Offshore, for example, changing tides and currents can affect the repeatability of seismic surveys. The relatively variable and soft upper layers of the earth add to the problem by muffling and scattering the sound passing through them. That's even more true on land, where ordinary noise at the surface, from wind, equipment operating or vehicles driving by, may add false signals.
Uncontrolled variability from one survey to the next leaves geoscientists wondering if what they see on the screen is the result of fluids moving through the reservoir or something else. The goal in this case is not to make good 3-D images; it is to be able to measure meaningful and often small changes in the reservoir over time. The sensitivity of seismic monitoring depends upon making extremely repeatable measurements so that slight differences are significant.
Two new approaches have recently been demonstrated to gathering seismic data that are more repeatable and less expensive than traditional 4-D seismic repeat surveys.
Sparse OBC
Ocean bottom cable (OBC) systems record seismic data from receivers (geophones and hydrophones) fixed on the seabed instead of being towed behind seismic vessels during conventional 3-D streamer surveys at sea. The difference is that once the OBCs are in place, additional surveys can be repeated easily and more often. The receivers are also in the same position from one survey to the next, which offers more consistent results than sets of long streamers being towed just below the waves behind a boat and subject to wind and currents. Permanent seismic reservoir monitoring systems using OBCs offer many advantages, but they are expensive to install. A sparse reservoir monitoring approach is offering up some successes. With it, we can minimize the number of cables we deploy, focus on the areas of highest interest and still achieve the accuracy we want.

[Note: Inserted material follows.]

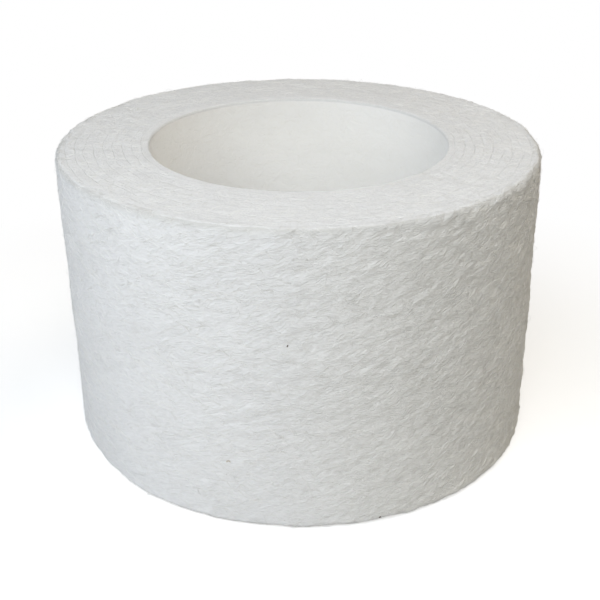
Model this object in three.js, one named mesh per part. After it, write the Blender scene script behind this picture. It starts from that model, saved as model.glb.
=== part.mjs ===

The trade-off with sparse OBC is the loss of some noise suppression capability compared to a full 3-D survey, but geophysicists have found that they can cancel out repeated noise and still measure reservoir changes through improved repeatability. This is the most essential element of any sparse 4-D system. With permanent OBCs, the biggest problems of recording 4-D surveys from streamers being towed behind seismic vessels are overcome.
Virtual sources
Sparse OBC provides reliable results under the right conditions, but an even better way to acquire 4-D seismic data on land or offshore has been demonstrated that further improves the accuracy and repeatability of sparse OBC. It involves placing geophones inside a slanted or horizontal well bore and recording all the sound wave energy going through them. Using a computer to filter these signals to a pulse for each geophone simulates the effect of a precise and known seismic signal coming from the receiver itself.
The process may be repeated for each geophone to generate a new "Virtual Source" seismic survey, with all of it shot and received deep underground instead of from the surface. The advantage is that these virtual source signals do not have to first travel through hundreds of meters of overburden before they reach the target zone.
This is a near-perfect approach for sensitive monitoring.
The virtual sources may be installed as permanent geophones, and they can be arranged to emit exactly repeatable source pulses. The virtual source approach may also be used to improve OBC surveys.
The benefits
Sparse OBC and the use of virtual source receivers inside a well bore are more accurate than conventional surveys because the signals for every new survey are recorded by geophones that are always in the same position. After the initial installation expenditure these surveys are also less expensive to repeat than full-field surveys. Compared to the effort and volume of seismic data needed for a conventional 3-D survey, sparse OBC and virtual source repeat surveys are faster, cheaper and more repeatable. They can be recorded and processed in days instead of weeks or months.
Seeing what's happening in a field, knowing where and when, helps the operator improve field management and create more accurate models, which both lead to increased recovery. We estimate that the cost of installing permanent 4-D monitoring systems can be recovered quickly, even with modest increases in production.
While low cost and greater accuracy are important selling points, perhaps the largest benefit is that geoscientists are beginning to view seismic data in a different way. With 3-D seismic and well data only, we tend to favor the models and explanations that best support our intuition. We tend to believe and are reluctant to change these models until we are confronted by new measurements that unambiguously contradict our assumptions. This evolution of 4-D monitoring is helping us reevaluate these assumptions and what we think we know.